In multi-channel environments the WMS might be configured to push an available stock figure of zero to some channels before the product is actually out of stock. This approach can prevent overselling when working with sales platforms that impose a delay on API data transfers. (see Time lags and performance considerations section above).
The WMS will push back order updates to the relevant e-commerce environment. The most important update is usually the despatch confirmation, which will contain the courier service used and any available tracking reference. Other intermediate order updates might also be generated, but it’s often not clear how these should be mapped to the different order states supported within the e-commerce environment.
The e-commerce platform should be responsible for pushing despatch notification emails to your customers. This ensures they are in the same format as the original order confirmation email and reduces the number that will be wrongly identified as spam.
If the WMS needs to support split shipments, the updates will need to contain information about the line items and quantities despatched in each shipment rather than just confirming that the order has been processed. The e-commerce environment will then need to create multiple despatches against the original order and push appropriate email updates to the customer for every despatch.
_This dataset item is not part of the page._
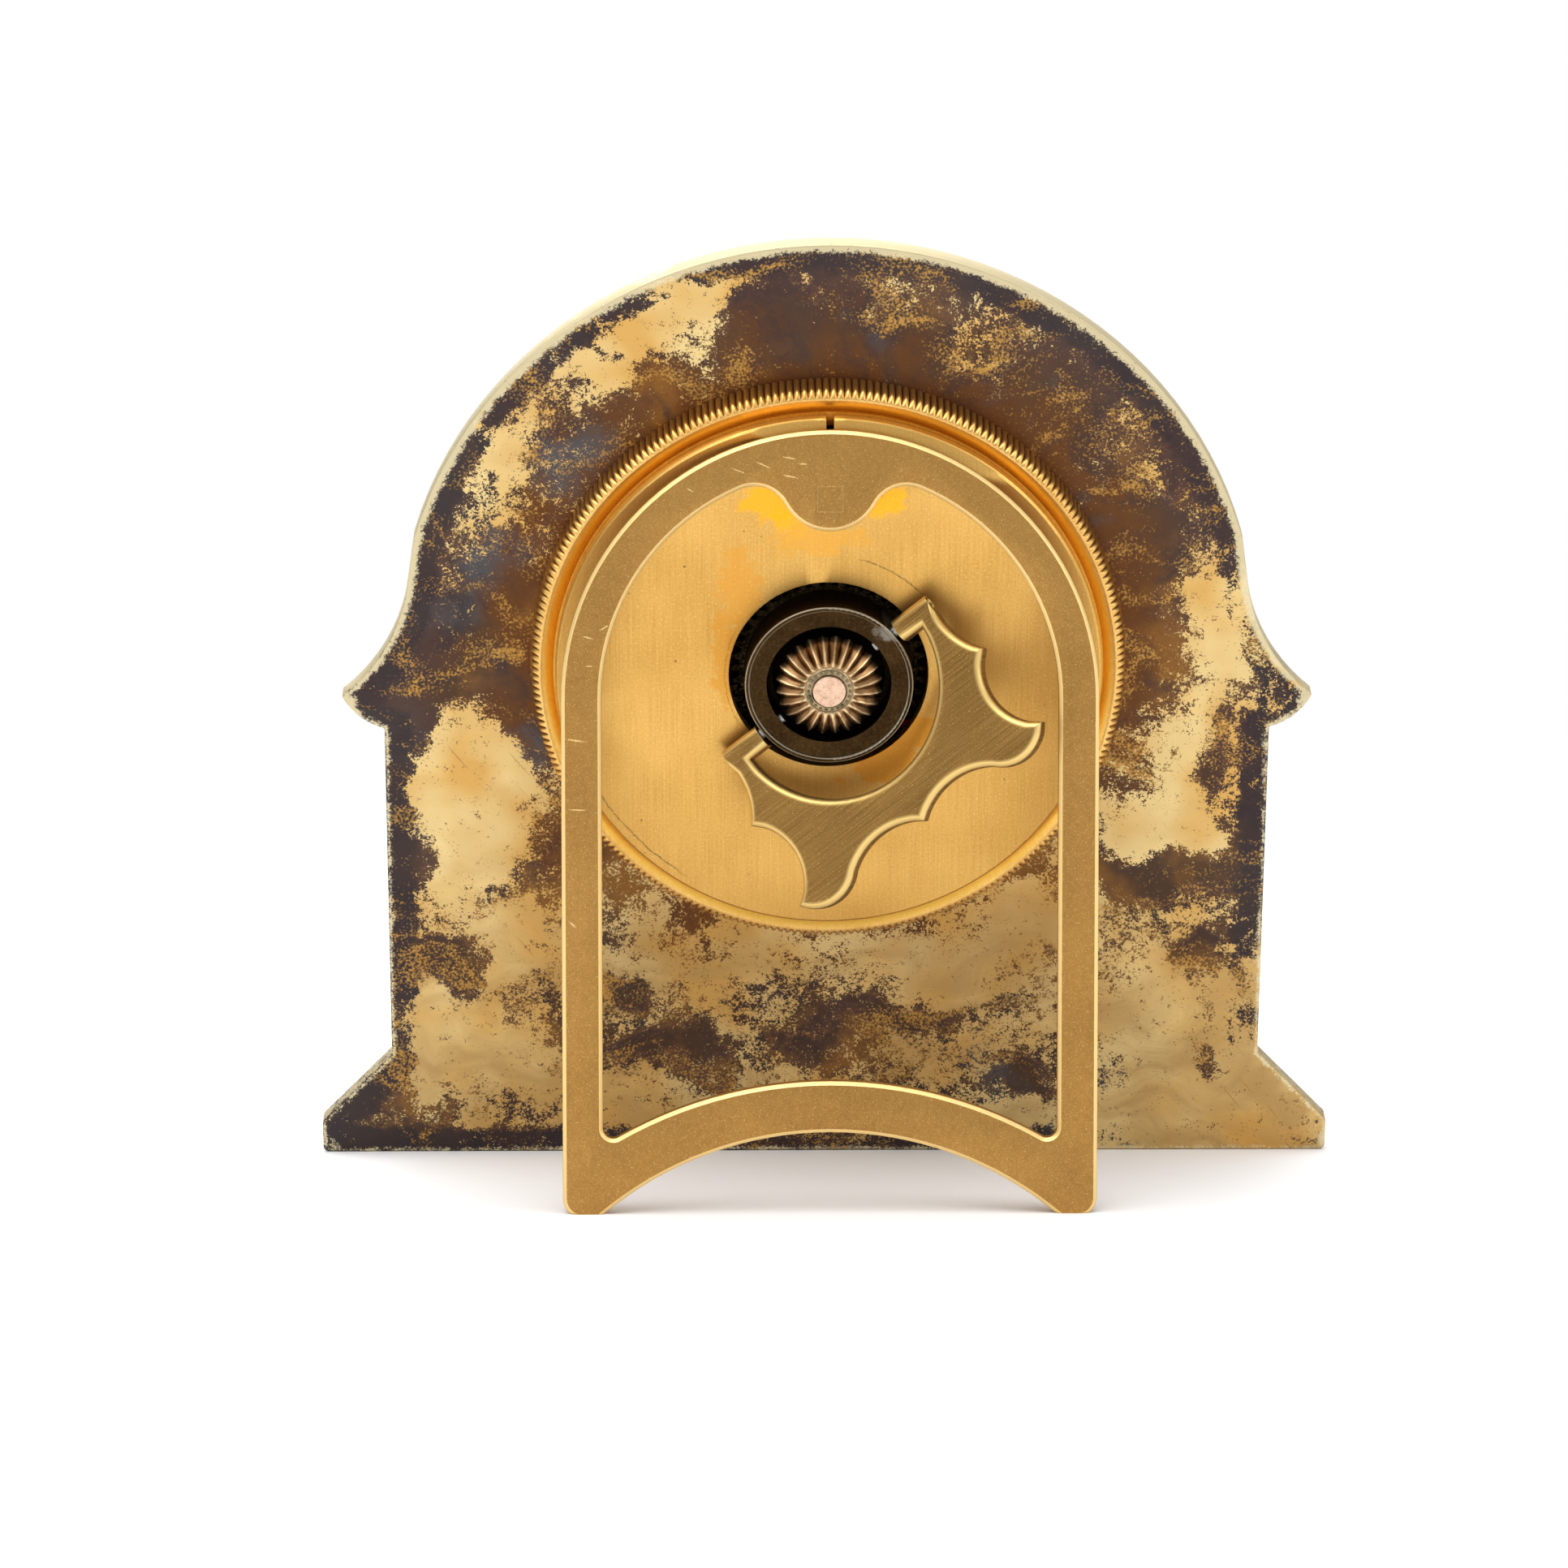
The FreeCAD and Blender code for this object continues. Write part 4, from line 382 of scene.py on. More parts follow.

More complete e-commerce integration might include some or all of the following elements; cancellations, RMAs, return confirmations, stock levels for composite products, payment requests and order modifications, batch tracking and batch specific stock levels.
Purchase order integration that links with the systems that place orders on suppliers can also offer significant benefits, particularly because it can provide the warehouse with a view of what stock is expected and can allow more efficient goods-inward processes to be supported.
These more complex dataflows are beyond the scope of this article but should follow the same general rules that are outlined above.